** START Given records **

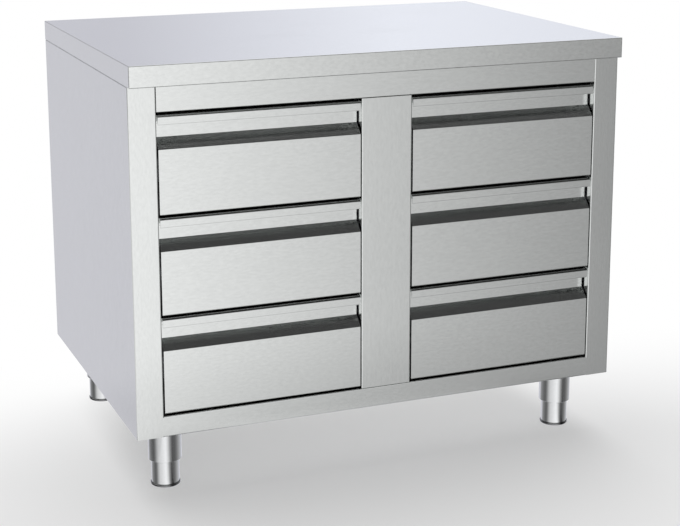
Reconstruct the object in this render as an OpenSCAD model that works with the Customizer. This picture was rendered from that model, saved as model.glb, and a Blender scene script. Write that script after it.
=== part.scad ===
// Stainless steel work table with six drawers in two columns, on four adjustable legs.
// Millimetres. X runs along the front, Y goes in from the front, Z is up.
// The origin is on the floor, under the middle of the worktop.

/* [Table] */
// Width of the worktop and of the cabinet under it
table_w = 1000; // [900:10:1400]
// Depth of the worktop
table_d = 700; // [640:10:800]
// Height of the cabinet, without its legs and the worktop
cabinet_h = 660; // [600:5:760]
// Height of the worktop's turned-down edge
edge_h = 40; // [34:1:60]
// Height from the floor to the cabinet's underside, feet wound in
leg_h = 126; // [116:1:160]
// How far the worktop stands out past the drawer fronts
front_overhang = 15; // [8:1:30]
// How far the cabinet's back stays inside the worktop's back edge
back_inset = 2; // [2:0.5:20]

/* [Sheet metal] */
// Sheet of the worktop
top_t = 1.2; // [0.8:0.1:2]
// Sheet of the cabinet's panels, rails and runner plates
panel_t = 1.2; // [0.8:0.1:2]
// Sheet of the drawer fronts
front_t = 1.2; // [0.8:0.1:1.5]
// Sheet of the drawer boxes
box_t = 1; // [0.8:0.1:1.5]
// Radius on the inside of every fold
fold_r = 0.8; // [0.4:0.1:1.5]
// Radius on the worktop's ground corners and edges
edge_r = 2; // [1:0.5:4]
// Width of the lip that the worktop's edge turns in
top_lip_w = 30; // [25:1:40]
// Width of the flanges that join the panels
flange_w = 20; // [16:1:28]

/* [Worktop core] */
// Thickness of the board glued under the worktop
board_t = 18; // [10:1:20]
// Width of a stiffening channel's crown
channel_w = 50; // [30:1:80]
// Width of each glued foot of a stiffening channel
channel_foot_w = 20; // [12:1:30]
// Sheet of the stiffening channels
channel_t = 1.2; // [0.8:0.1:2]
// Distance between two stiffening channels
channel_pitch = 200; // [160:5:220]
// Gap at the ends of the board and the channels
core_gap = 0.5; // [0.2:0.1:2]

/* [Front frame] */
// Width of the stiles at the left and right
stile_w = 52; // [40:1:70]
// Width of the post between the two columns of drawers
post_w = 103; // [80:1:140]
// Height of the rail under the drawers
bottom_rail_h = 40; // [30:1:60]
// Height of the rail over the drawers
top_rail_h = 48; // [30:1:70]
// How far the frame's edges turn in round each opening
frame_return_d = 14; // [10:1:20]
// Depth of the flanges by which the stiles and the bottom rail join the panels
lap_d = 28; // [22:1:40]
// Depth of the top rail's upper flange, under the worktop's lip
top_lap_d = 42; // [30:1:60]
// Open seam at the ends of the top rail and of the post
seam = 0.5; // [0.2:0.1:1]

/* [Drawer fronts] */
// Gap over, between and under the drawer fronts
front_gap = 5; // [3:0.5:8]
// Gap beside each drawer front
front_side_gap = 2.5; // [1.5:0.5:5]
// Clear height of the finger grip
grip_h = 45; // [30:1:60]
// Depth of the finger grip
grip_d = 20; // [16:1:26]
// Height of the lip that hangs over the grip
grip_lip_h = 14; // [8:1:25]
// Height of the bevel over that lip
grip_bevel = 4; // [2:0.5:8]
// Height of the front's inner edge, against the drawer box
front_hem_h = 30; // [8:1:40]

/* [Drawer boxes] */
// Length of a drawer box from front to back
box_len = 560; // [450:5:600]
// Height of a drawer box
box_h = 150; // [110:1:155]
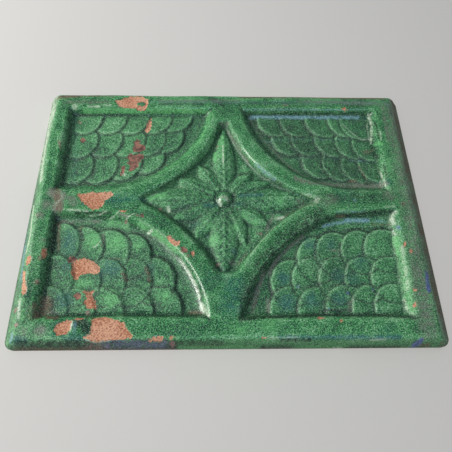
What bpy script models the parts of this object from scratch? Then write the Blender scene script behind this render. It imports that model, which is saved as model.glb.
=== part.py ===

** END Given records **

▶ _Exercise brief_
Output every line above without altering anything.

▶ _Output_
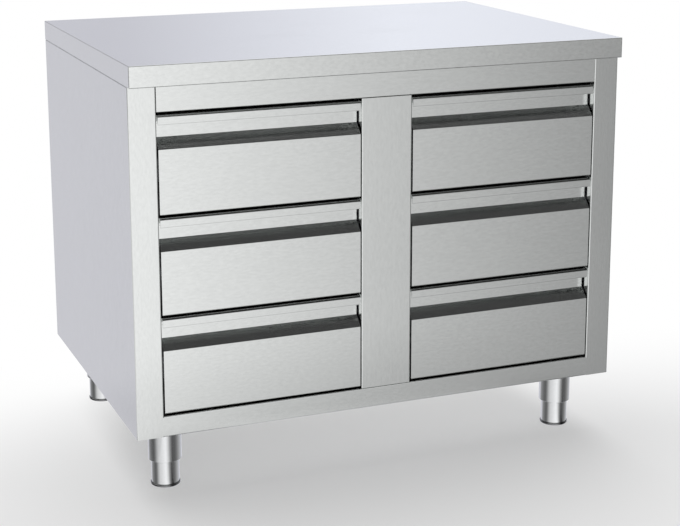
Reconstruct the object in this render as an OpenSCAD model that works with the Customizer. This picture was rendered from that model, saved as model.glb, and a Blender scene script. Write that script after it.
=== part.scad ===
// Stainless steel work table with six drawers in two columns, on four adjustable legs.
// Millimetres. X runs along the front, Y goes in from the front, Z is up.
// The origin is on the floor, under the middle of the worktop.

/* [Table] */
// Width of the worktop and of the cabinet under it
table_w = 1000; // [900:10:1400]
// Depth of the worktop
table_d = 700; // [640:10:800]
// Height of the cabinet, without its legs and the worktop
cabinet_h = 660; // [600:5:760]
// Height of the worktop's turned-down edge
edge_h = 40; // [34:1:60]
// Height from the floor to the cabinet's underside, feet wound in
leg_h = 126; // [116:1:160]
// How far the worktop stands out past the drawer fronts
front_overhang = 15; // [8:1:30]
// How far the cabinet's back stays inside the worktop's back edge
back_inset = 2; // [2:0.5:20]

/* [Sheet metal] */
// Sheet of the worktop
top_t = 1.2; // [0.8:0.1:2]
// Sheet of the cabinet's panels, rails and runner plates
panel_t = 1.2; // [0.8:0.1:2]
// Sheet of the drawer fronts
front_t = 1.2; // [0.8:0.1:1.5]
// Sheet of the drawer boxes
box_t = 1; // [0.8:0.1:1.5]
// Radius on the inside of every fold
fold_r = 0.8; // [0.4:0.1:1.5]
// Radius on the worktop's ground corners and edges
edge_r = 2; // [1:0.5:4]
// Width of the lip that the worktop's edge turns in
top_lip_w = 30; // [25:1:40]
// Width of the flanges that join the panels
flange_w = 20; // [16:1:28]

/* [Worktop core] */
// Thickness of the board glued under the worktop
board_t = 18; // [10:1:20]
// Width of a stiffening channel's crown
channel_w = 50; // [30:1:80]
// Width of each glued foot of a stiffening channel
channel_foot_w = 20; // [12:1:30]
// Sheet of the stiffening channels
channel_t = 1.2; // [0.8:0.1:2]
// Distance between two stiffening channels
channel_pitch = 200; // [160:5:220]
// Gap at the ends of the board and the channels
core_gap = 0.5; // [0.2:0.1:2]

/* [Front frame] */
// Width of the stiles at the left and right
stile_w = 52; // [40:1:70]
// Width of the post between the two columns of drawers
post_w = 103; // [80:1:140]
// Height of the rail under the drawers
bottom_rail_h = 40; // [30:1:60]
// Height of the rail over the drawers
top_rail_h = 48; // [30:1:70]
// How far the frame's edges turn in round each opening
frame_return_d = 14; // [10:1:20]
// Depth of the flanges by which the stiles and the bottom rail join the panels
lap_d = 28; // [22:1:40]
// Depth of the top rail's upper flange, under the worktop's lip
top_lap_d = 42; // [30:1:60]
// Open seam at the ends of the top rail and of the post
seam = 0.5; // [0.2:0.1:1]

/* [Drawer fronts] */
// Gap over, between and under the drawer fronts
front_gap = 5; // [3:0.5:8]
// Gap beside each drawer front
front_side_gap = 2.5; // [1.5:0.5:5]
// Clear height of the finger grip
grip_h = 45; // [30:1:60]
// Depth of the finger grip
grip_d = 20; // [16:1:26]
// Height of the lip that hangs over the grip
grip_lip_h = 14; // [8:1:25]
// Height of the bevel over that lip
grip_bevel = 4; // [2:0.5:8]
// Height of the front's inner edge, against the drawer box
front_hem_h = 30; // [8:1:40]

/* [Drawer boxes] */
// Length of a drawer box from front to back
box_len = 560; // [450:5:600]
// Height of a drawer box
box_h = 150; // [110:1:155]
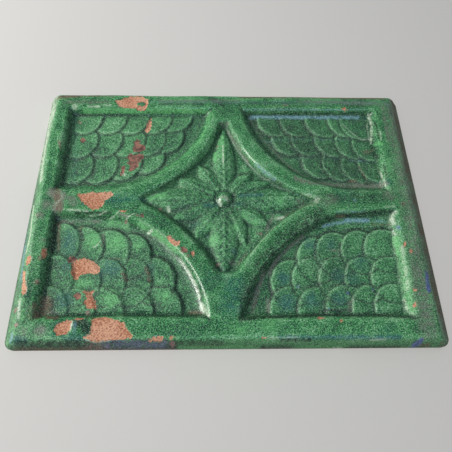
What bpy script models the parts of this object from scratch? Then write the Blender scene script behind this render. It imports that model, which is saved as model.glb.
=== part.py ===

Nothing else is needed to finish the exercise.